Tuesday, February 1, 2011

Tying the knot

In preparation for our phone meeting with the officiant this Thursday, Mr. P and I are gathering ideas for our ceremony. We approach tasks very differently. Whereas I like to start with the maximum number of possibilities and narrow down from there (lest I miss something awesome), he begins with a much narrower focus and expands outward as necessary...

This explains why I currently have 7 tabs of ceremony inspiration blog posts open in my Safari browser, a wedding workbook (from just-marrieds K&M), and a desktop folder simply titled "ceremony." I'm fully capable of driving myself nuts.

Here's summary of things we'd like to incorporate into our ceremony:

1. Write our own vows.

(Laughing hysterically, still...)

After reading about Mrs. Seahorse vow writing stress, I knew this seemingly innocuous task would need to be done far in advance and given its own month. As it's February (and the unofficial month of lurve), I can think of no better time to get started.

2. Keep it (relatively) short.
It won't be Vegas-fast or Catholic church-long. Neither of us is game for an hour of standing (fainting?) in the June heat. The ceremony ought to be long enough for it to feel serious and official, but no need to drag it out unnecessarily. Twenty minutes feels right.

3. Keep religion out of it.
By choice, we're not getting married in a church. Thinking of uttering vows with mention of God, baby Jesus, scripture and such makes me squirm. Also no prayer, please. It's a quirk or personality flaw, depending on your perspective. Mr. P is less anti-religion but recognizes the need for both of us to feel comfortable about what's being said. Neither of us consider ourselves religious so we chose a secular officiant service. Ironically, our officiant is a pastor of a small church. (This lends some legitimacy and calms my Type A fears.)

4. Audience participation
Readings of the secular variety. Possibly a call-and-answer "we will/do" sprinkled here and there. Maybe ring-warming if we're feeling crazy!

Paloma's Nest on etsy

5. Cultural mash-up
Celtic hand-fasting is a favorite. When I first suggested this, Mr. P looked at me like I had two heads. In discussing the ceremony with him, he asked for a further explanation of hand-fasting. I selected Mrs. Cherry Pie's words to read as an example and found myself choking up several times. Oh boy. (As an upgrade to this idea, I thought we might use a line [rope] from the sailboat on which we spend our summers.)

Cannot locate the image source - help?
(even struck out with TinEye)

Ever since reading about the Jewish yichud, I've thought it was a spectacular idea that we should implement. Pausing post-ceremony in a secluded space to reflect upon what has just transpired (OMG, what have we done?!) will allow us some calm perspective before the chaos.
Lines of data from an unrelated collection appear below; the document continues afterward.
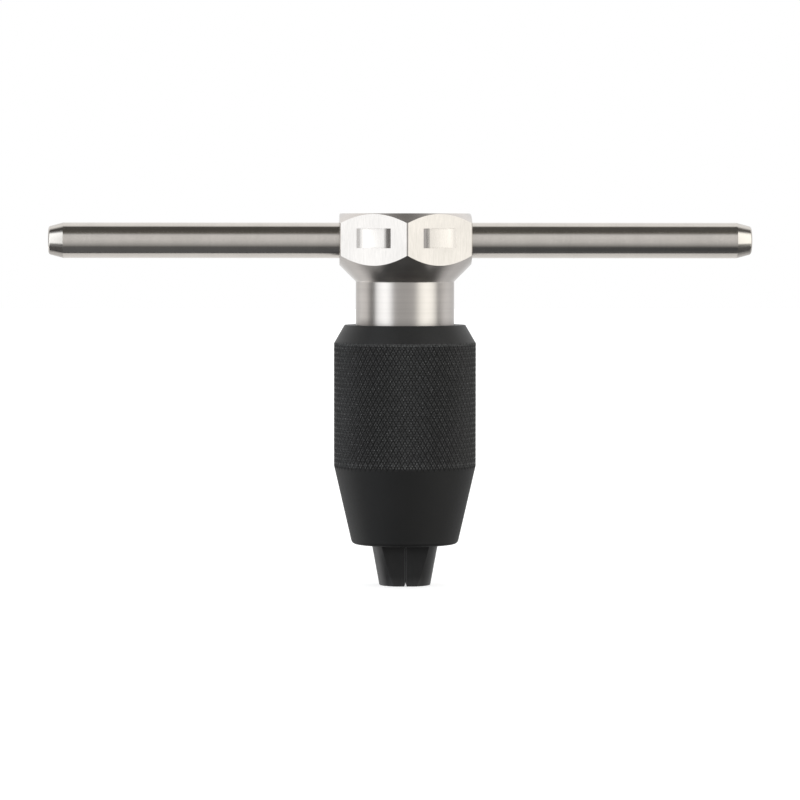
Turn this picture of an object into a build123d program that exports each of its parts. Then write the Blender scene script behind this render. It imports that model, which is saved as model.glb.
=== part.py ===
from build123d import *
import math
import os

# Tapping collet with a sliding T-bar, in millimetres.
# Z is the tool's axis. The jaw tips are at Z = 0 and the T-bar is at the top, along X.
# The collet stands closed: the jaws meet, and the sleeve is screwed right up.

os.makedirs("parts", exist_ok=True)

# Hexagon head, a one inch drive
HEX_AF = 25.4
HEX_TURNED_R = 14.58
HEX_TOP_Z = 71.97
HEX_TOP_DEG = 42.5
HEX_FACE_TOP_R = 12.56
HEX_UNDER_DEG = 45.0
NECK_R = 19.05 / 2
NECK_TOP_Z = 58.8
NECK_ROOT_BREAK = 0.06

# Shallow pockets in the four faces that the bar doesn't cross
POCKET_Z = 67.2
POCKET_H = 3.75
POCKET_RAMP_W = 0.62
POCKET_RAMP_DEG = 14.5
POCKET_BEND_R = 6.3
POCKET_MIDDLE_R = 23.65
POCKET_MIDDLE_DEG = 5.0
POCKET_CUT_OVER = 1.0
POCKET_FACES_DEG = (60, 120, 240, 300)

# T-bar
BAR_R = 3.45
BAR_LENGTH = 135.9
BAR_Z = 66.76
BAR_SHIFT_X = -0.83
BAR_TAPER = 2.85
BAR_TAPER_DEG = 15.0
BAR_END_ROUND = 0.5
BAR_HOLE_R = 3.5
BAR_HOLE_CHAMFER = 0.3

# Screw thread between body and sleeve, 3/4 inch at 16 turns to the inch
THREAD_PITCH = 25.4 / 16
THREAD_DEPTH = 0.82
THREAD_HALF_WIDTH = 0.62
BODY_THREAD_Z = (22.0, 37.5)
SLEEVE_THREAD_Z = (31.0, 37.5)
THREAD_CUT_OVER = 0.1

# Closing cone shared by the jaws, the nose and the sleeve
CONE_DEG = 10.5
JAW_TIP_R = 4.96
SLEEVE_TURNS = 5
CONE_SLOPE = math.tan(math.radians(CONE_DEG))
SLEEVE_TRAVEL = SLEEVE_TURNS * THREAD_PITCH
JAW_TRAVEL = SLEEVE_TRAVEL * CONE_SLOPE

# Jaws
JAW_HALF_WIDTH = 4.45
JAW_TOP_Z = 21.95
JAW_MAX_R = 8.6
JAW_HALF_SLIT = 0.04
JAW_TIP_BREAK = 0.08
TAP_SQUARE_AF = 2.79
TAP_SQUARE_DEPTH = 12.6
NOTCH_W = 0.2
NOTCH_H = 0.58

# Nose of the body, with the slot that carries the jaws
SLOT_HALF_WIDTH = 4.5
SLOT_TOP_Z = 22.0
NOSE_R = 8.4
NOSE_TIP_Z = 9.5
NOSE_GAP = 0.35
CAVITY_R = 3.4
CAVITY_TOP_Z = 44.0

# Spring-loaded ball that holds the bar, with the plug under its spring
BALL_R = 2.38
BALL_GAP = 0.03
BALL_BORE_R = 2.45
PLUG_R = 3.0
PLUG_TOP_Z = 50.0
PLUG_LENGTH = 5.5
PLUG_HEX_AF = 3.0
PLUG_HEX_DEPTH = 2.6
PLUG_CHAMFER = 0.3
PLUG_HOLE_GAP = 0.02
BAR_SPRING_R = 1.75
BAR_SPRING_WIRE_R = 0.25
BAR_SPRING_PITCH = 1.2
SPRING_END_GAP = 0.03

# Springs that part the jaws, each on a guide pin
JAW_SPRING_Z = {"lower": 15.4, "upper": 19.1}
JAW_SPRING_R = 0.9
JAW_SPRING_WIRE_R = 0.14
JAW_SPRING_PITCH = 0.52
SPRING_POCKET_R = 1.15
SPRING_POCKET_DEPTH = 2.4
PIN_R = 0.6
PIN_LEFT_X = -4.9
PIN_RIGHT_X = 5.6
PIN_BLIND_X = 5.9
PIN_HOLE_GAP = 0.06
PIN_PRESS_GAP = 0.01
PIN_CHAMFER = 0.12

# Closing sleeve
SLEEVE_BOTTOM_Z = 8.0
SLEEVE_BOTTOM_R = 10.24
SLEEVE_BOTTOM_ROUND = 0.9
SLEEVE_CONE_TOP_Z = 23.23
SLEEVE_R = 13.75
SLEEVE_SHOULDER_Z = 46.87
SLEEVE_TOP_Z = 50.43
SLEEVE_TOP_R = 11.7
SLEEVE_BORE_R = 9.65
SLEEVE_CONE_GAP = 0.12
SLEEVE_MOUTH_BREAK = 0.3
SLEEVE_BORE_BREAK = 0.2
RELIEF_R = 10.3
RELIEF_Z = (21.5, 31.0)

# Rubber drag ring in the sleeve's upper bore
RING_Z = 46.4
RING_SECTION_R = 0.7
RING_NECK_GAP = 0.06
RING_GROOVE_GAP = 0.08

# Largest difference at which two measures count as the same
SAME = 1e-6


def cone_r(z):
    """Radius of the jaws' closing cone at height z."""
    return JAW_TIP_R + CONE_SLOPE * z


def ring_groove_heights(start_z, end_z):
    """Heights of the ring grooves that stand for the thread between two heights."""
    count = int((end_z - start_z - THREAD_PITCH / 2) / THREAD_PITCH)
    return [start_z + THREAD_PITCH * (turn + 1) for turn in range(count)]


def finish(part, name):
    """Labels a finished piece and writes its file."""
    part.label = name
    export_step(part, f"parts/{name}.step")


# Collet body: hexagon head, neck, screw thread and slotted nose
hex_corner_r = HEX_AF / math.sqrt(3)
hex_top_drop = (HEX_TURNED_R - HEX_FACE_TOP_R) * math.tan(math.radians(HEX_TOP_DEG))
under_slope = math.tan(math.radians(HEX_UNDER_DEG))
hex_under_rise = (HEX_TURNED_R - NECK_R) * under_slope
nose_cone_top_z = (NOSE_R + NOSE_GAP - SLEEVE_CONE_GAP - JAW_TIP_R) / CONE_SLOPE
nose_tip_r = cone_r(NOSE_TIP_Z) + SLEEVE_CONE_GAP - NOSE_GAP
thread_root_r = NECK_R - THREAD_DEPTH

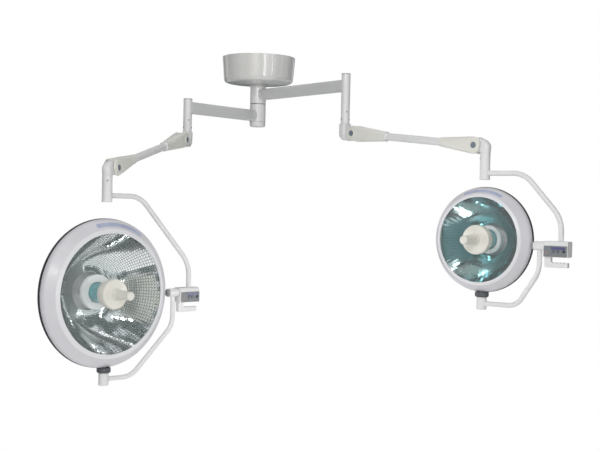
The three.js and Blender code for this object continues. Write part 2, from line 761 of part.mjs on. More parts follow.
function buildHead(spec, stub) {
  const { name, head } = spec;
  const frame = place(stub, { position: [0, 0, head.rise], heading: head.turn });
  addPiece(frame, `${name}_head_collar`, headCollar(head), "dark");
  addPiece(frame, `${name}_rear_dome`, rearDome(head), "paint");
  addPiece(frame, `${name}_gasket`, gasket(head), "dark");
  addPiece(frame, `${name}_bezel`, bezel(head), "paint");
  addPiece(frame, `${name}_reflector`, reflector(head), "mirror");
  addPiece(frame, `${name}_front_glass`, frontGlass(head), "glass");
  addPiece(frame, `${name}_centre_housing`, centreHousing(), "ivory");
  addPiece(frame, `${name}_handle`, handle(), "ivory");
  addPiece(frame, `${name}_lamp_holder`, lampHolder(head), "ivory");
  addPiece(frame, `${name}_filter_glass`, filterGlass(head), "filter");
  addPiece(frame, `${name}_bulb`, bulb(head), "glass");
}

buildCeilingMount();
for (const spec of LIGHTS) {
  buildArm(spec);
  const yokeFrame = buildSpringArm(spec);
  const stub = buildYoke(spec, yokeFrame);
  buildHead(spec, stub);
}

export default light;
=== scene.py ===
"""The looks of a twin-head ceiling surgical light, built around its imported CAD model.

Every piece is drawn in millimetres in the frame of the joint it hangs on, then placed in metres.
"""

import json
import math
import random

import bmesh
import bpy
from mathutils import Matrix, Vector


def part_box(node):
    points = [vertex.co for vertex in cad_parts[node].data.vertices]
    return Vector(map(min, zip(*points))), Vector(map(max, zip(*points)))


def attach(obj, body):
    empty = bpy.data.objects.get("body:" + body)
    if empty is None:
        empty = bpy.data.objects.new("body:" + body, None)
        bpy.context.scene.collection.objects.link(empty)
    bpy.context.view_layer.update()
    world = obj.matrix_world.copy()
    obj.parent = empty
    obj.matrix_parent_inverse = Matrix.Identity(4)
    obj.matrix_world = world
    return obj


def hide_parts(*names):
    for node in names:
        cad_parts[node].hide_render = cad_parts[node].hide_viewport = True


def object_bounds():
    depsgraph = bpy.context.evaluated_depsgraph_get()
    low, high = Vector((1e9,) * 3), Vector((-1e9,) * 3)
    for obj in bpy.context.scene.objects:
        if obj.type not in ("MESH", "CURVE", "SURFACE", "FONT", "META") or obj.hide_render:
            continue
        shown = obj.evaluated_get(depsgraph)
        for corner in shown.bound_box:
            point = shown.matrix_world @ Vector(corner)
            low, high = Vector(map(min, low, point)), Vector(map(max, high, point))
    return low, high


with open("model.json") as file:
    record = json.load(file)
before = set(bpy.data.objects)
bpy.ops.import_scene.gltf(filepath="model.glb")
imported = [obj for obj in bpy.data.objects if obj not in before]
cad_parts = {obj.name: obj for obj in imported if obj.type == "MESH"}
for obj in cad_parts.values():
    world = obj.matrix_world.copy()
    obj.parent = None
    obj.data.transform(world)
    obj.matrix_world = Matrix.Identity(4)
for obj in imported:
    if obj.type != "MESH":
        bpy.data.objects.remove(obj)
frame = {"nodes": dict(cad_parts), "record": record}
CAD_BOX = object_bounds()

# ---- driving dimensions, millimetres

MM = 0.001
GAP = 0.3  # between neighbouring pieces that touch
WALL = 3  # sheet and shell thickness
FINE = 128  # sides of the large turned parts
ROUND = 56  # sides of ordinary turned parts
SMALL = 20  # sides of screws and other small parts
UP = Vector((0, 0, 1))
FACET_CROWN = 0.11  # how far the middle of a mirror facet stands above its edges
FACET_SCATTER = 0.07  # how far a facet's corners stray from the bowl's true curve

PLATE = {"radius": 150, "thickness": 12, "bolt_circle": 120, "bolt": 6, "cable": 20, "cable_offset": 62}
CANOPY = {"top": 212, "bottom": 200, "height": 148, "edge": 26, "hole": 69.6, "dish": 8}
COLLAR = {"radius": 69, "inner": 49, "top": -134, "shelf": 6, "bottom": -158}
SPINDLE = {"radius": 30, "bore": 20}
HUB = {"radius": 46, "bore": 31, "cap_top": -374.6, "bottom": -402, "rounding": 11, "dimple": 4}
ARM = {"half_height": 32.5, "half_width": 23.5}
ARM_WELD = ((-22, 4), (-2, 4), (5, 2.2), (11, 0.2))  # how far out from the sleeve, how far proud of the arm
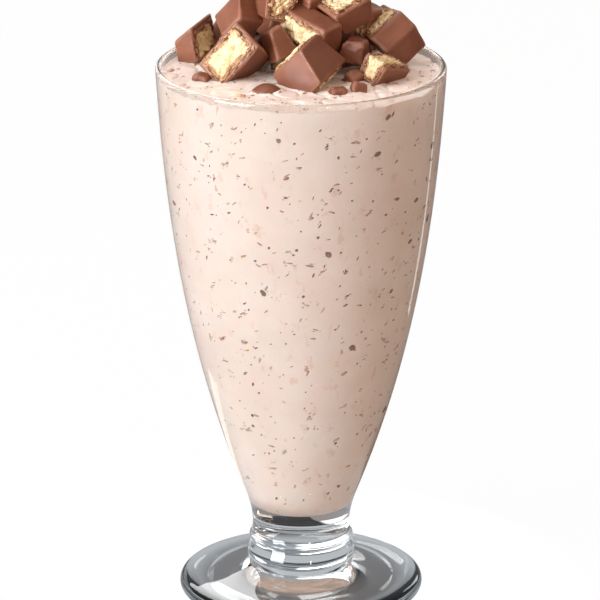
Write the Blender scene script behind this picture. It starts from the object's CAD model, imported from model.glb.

Our goal is to create a warm and sweet secular ceremony full of meaning for us interspersed with personal touches and light-hearted moments. Moving forward with this intent, I'm leaning heavily on these posts gleaned from WeddingBee and the always inspiring A Practical Wedding:

- Secular ceremony round-up
- Writing a non-traditional ceremony (both classic APW posts!)
- Mrs. Cherry Pie's very comprehensive ceremony post
- Mrs. Pin Cushion's "Words to Wed By" post (which is assisting another bride, just as intended)
- A lovely ceremony, line by line
- Inspiration for readings: "Words to Read When You Wed"

How did you go about crafting your ceremony? Did you write your own vows (and subsequently bawl your eyes out)??


  1. Oh dear at some point we will have to start thinking about this. At such time I will be back here reviewing every word and link in this post. Thanks in advance!

  2. This comment has been removed by the author.

  3. We're writing our own ceremony, but using traditional vows. We relied a lot on "The Wedding Ceremony Planner" by Judith Johnson. Lots of great examples of secular wording. I can't recommend it highly enough.

  4. Oh gosh--finding an officiant was a pain in the ass for us. We aren't religious and I asked a secular pastor if he could do our ceremony but not say "God" or a prayer and he acted like I just asked him if he could marry us on the moon.